Exercise aim
Take the lines from the one bearing "Recreate this object" to the one bearing "import Sketcher", inclusive, and reproduce them exactly; include no other line.

#### Data for processing

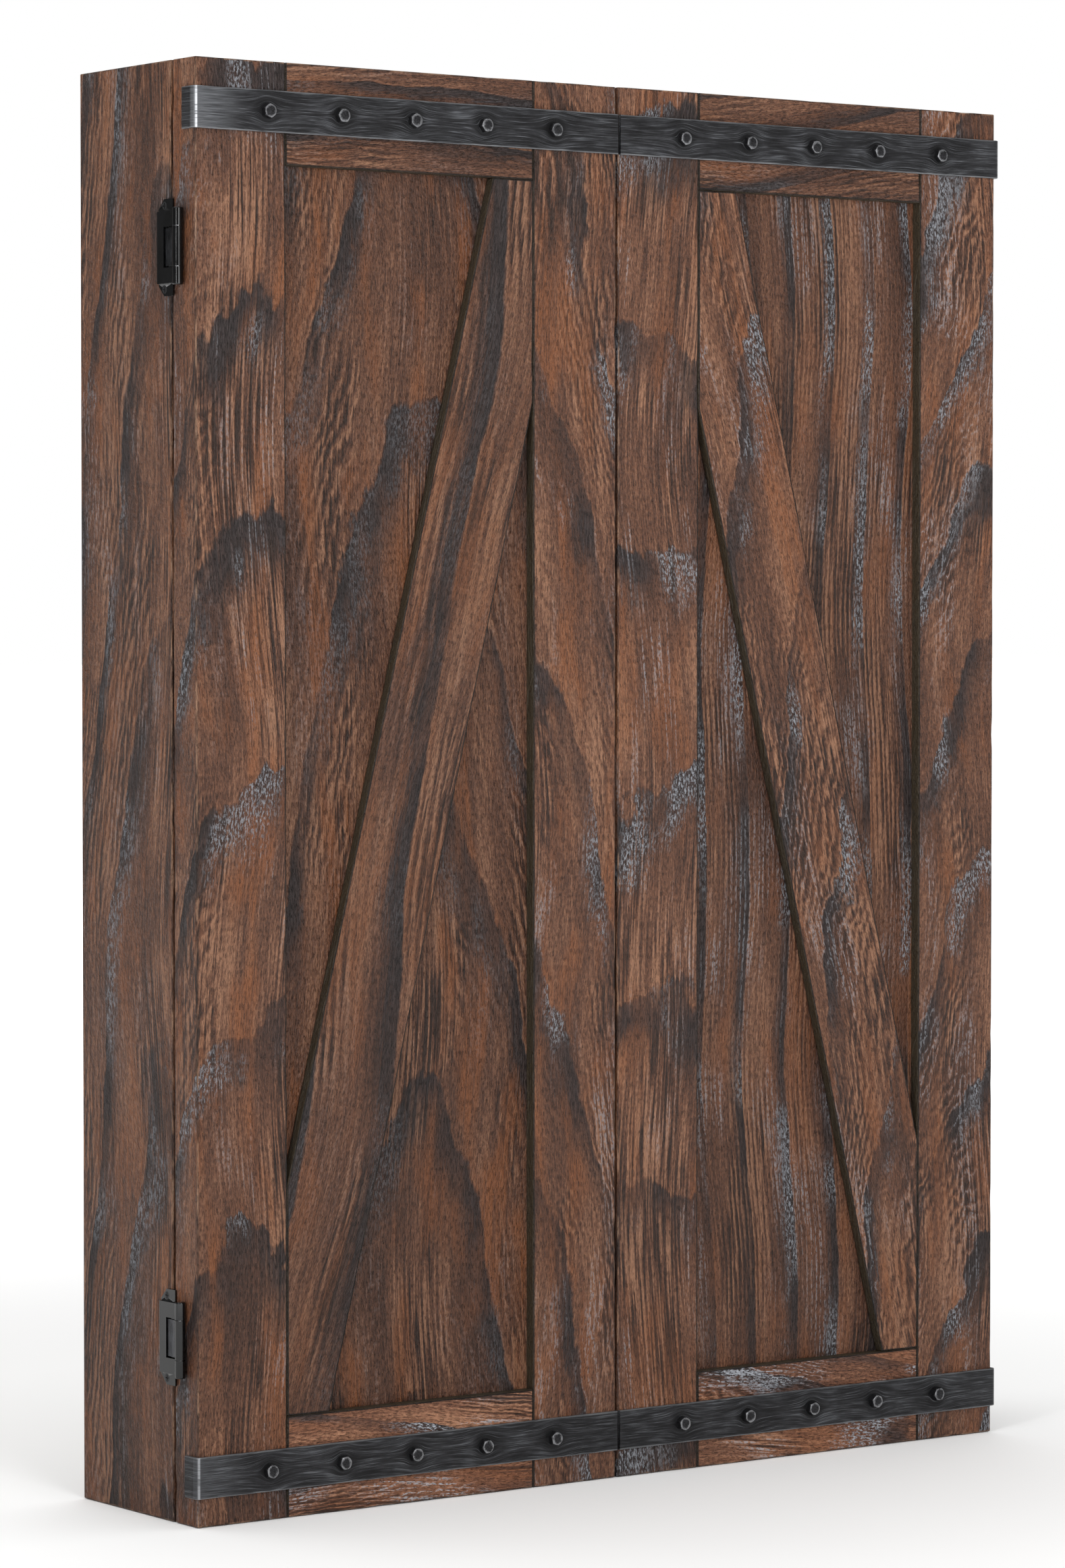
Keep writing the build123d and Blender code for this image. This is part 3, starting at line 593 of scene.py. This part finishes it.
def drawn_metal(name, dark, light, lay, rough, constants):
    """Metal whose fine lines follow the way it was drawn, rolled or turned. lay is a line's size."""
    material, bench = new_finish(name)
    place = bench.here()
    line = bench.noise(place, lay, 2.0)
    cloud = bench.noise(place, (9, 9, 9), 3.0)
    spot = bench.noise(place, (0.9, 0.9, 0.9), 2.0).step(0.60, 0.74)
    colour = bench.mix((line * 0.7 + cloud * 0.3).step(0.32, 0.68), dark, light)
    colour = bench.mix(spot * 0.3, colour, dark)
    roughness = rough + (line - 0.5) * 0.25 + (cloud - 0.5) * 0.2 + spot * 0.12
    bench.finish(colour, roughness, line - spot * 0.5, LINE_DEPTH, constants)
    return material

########
#### Data for processing

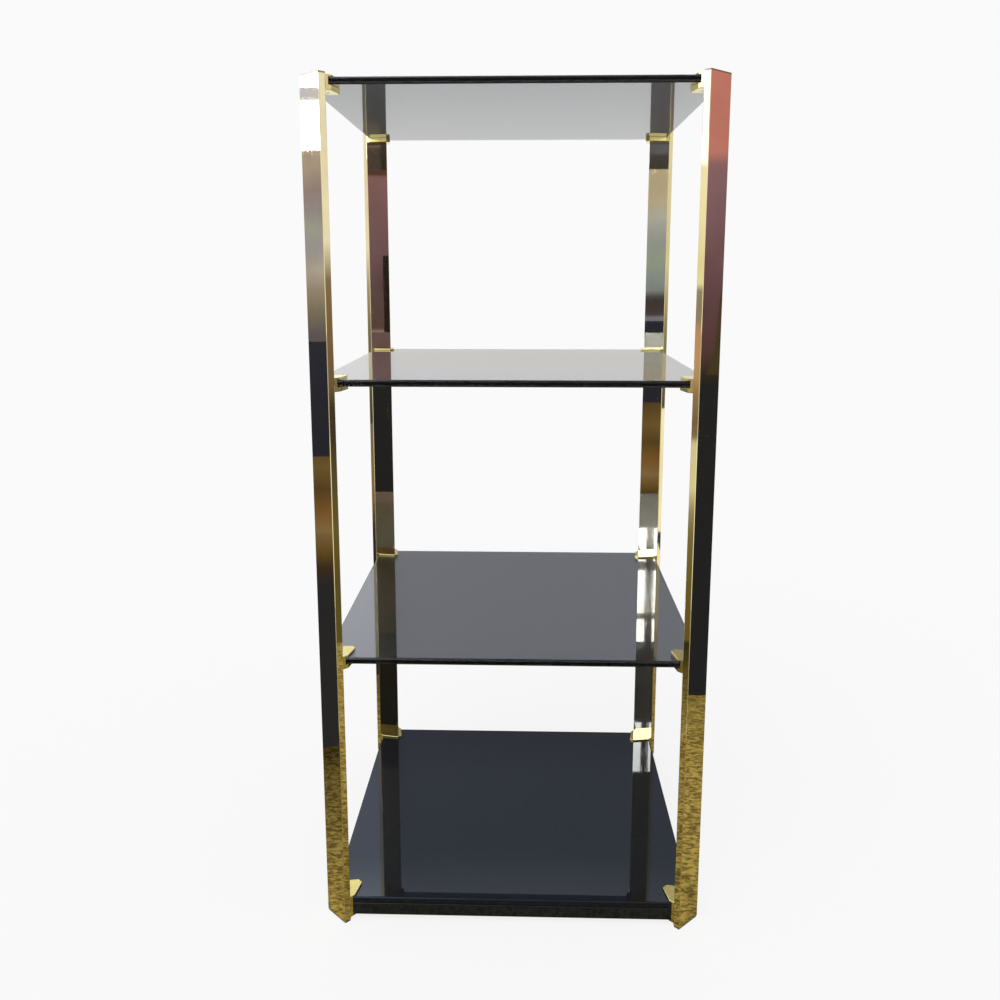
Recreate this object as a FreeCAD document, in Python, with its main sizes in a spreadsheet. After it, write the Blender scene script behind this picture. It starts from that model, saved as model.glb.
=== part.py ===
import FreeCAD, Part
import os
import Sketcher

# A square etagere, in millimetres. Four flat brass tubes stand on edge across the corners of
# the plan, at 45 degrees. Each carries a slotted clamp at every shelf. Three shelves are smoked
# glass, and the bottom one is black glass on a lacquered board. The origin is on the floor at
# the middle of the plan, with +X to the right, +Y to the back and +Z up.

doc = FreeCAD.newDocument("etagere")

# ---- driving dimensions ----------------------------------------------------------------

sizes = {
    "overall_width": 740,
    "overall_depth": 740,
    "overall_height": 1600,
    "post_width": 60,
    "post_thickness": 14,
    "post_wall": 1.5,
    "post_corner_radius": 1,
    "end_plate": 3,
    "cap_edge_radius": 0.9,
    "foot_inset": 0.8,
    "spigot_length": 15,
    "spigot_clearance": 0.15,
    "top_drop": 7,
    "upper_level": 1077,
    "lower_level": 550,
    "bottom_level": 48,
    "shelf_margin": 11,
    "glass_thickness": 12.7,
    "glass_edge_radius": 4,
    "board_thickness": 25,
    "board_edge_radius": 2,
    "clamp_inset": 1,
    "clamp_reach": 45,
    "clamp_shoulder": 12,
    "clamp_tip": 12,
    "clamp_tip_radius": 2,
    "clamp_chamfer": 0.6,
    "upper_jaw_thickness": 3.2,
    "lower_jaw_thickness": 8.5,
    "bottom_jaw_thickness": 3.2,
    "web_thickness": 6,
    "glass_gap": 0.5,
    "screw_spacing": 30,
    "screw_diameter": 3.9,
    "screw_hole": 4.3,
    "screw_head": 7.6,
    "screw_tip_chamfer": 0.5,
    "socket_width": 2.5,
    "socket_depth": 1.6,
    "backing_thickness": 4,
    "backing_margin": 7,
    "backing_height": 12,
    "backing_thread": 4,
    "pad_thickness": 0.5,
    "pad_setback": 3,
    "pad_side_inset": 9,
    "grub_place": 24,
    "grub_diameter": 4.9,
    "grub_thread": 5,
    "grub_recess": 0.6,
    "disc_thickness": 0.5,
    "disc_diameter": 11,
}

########
#### Data for processing

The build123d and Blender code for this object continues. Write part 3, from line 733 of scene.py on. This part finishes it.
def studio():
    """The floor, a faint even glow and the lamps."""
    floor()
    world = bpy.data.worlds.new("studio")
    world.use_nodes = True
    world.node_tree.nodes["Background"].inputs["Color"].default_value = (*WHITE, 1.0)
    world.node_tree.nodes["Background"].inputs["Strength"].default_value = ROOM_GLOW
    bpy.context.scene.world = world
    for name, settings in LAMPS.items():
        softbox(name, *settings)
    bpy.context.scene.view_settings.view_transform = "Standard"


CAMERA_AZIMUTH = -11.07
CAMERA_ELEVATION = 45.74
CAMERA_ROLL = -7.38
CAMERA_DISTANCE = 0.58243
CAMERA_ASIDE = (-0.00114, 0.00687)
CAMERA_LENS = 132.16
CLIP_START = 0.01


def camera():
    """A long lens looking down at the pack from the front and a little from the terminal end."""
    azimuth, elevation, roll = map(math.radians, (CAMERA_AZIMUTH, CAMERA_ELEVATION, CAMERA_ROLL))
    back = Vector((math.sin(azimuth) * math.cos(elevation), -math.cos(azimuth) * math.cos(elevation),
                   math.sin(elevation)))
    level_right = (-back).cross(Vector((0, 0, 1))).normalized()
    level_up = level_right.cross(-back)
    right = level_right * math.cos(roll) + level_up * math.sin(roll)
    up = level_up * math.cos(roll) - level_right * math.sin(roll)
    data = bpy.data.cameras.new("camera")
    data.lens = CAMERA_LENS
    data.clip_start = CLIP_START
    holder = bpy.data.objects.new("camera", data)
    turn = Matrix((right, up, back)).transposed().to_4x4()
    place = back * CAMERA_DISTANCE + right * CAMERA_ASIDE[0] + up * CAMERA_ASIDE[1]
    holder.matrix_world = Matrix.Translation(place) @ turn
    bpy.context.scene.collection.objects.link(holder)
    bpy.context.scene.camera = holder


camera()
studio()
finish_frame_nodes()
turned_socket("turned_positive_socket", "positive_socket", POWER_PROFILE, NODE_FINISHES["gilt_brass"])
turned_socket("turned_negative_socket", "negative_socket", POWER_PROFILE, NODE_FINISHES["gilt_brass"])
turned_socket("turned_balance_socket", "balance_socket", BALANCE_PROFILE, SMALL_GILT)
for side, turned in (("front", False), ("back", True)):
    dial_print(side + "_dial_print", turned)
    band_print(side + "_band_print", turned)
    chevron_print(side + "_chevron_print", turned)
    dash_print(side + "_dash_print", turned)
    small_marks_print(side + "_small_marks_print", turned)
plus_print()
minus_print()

########

Written response
Recreate this object as a FreeCAD document, in Python, with its main sizes in a spreadsheet. After it, write the Blender scene script behind this picture. It starts from that model, saved as model.glb.
=== part.py ===
import FreeCAD, Part
import os
import Sketcher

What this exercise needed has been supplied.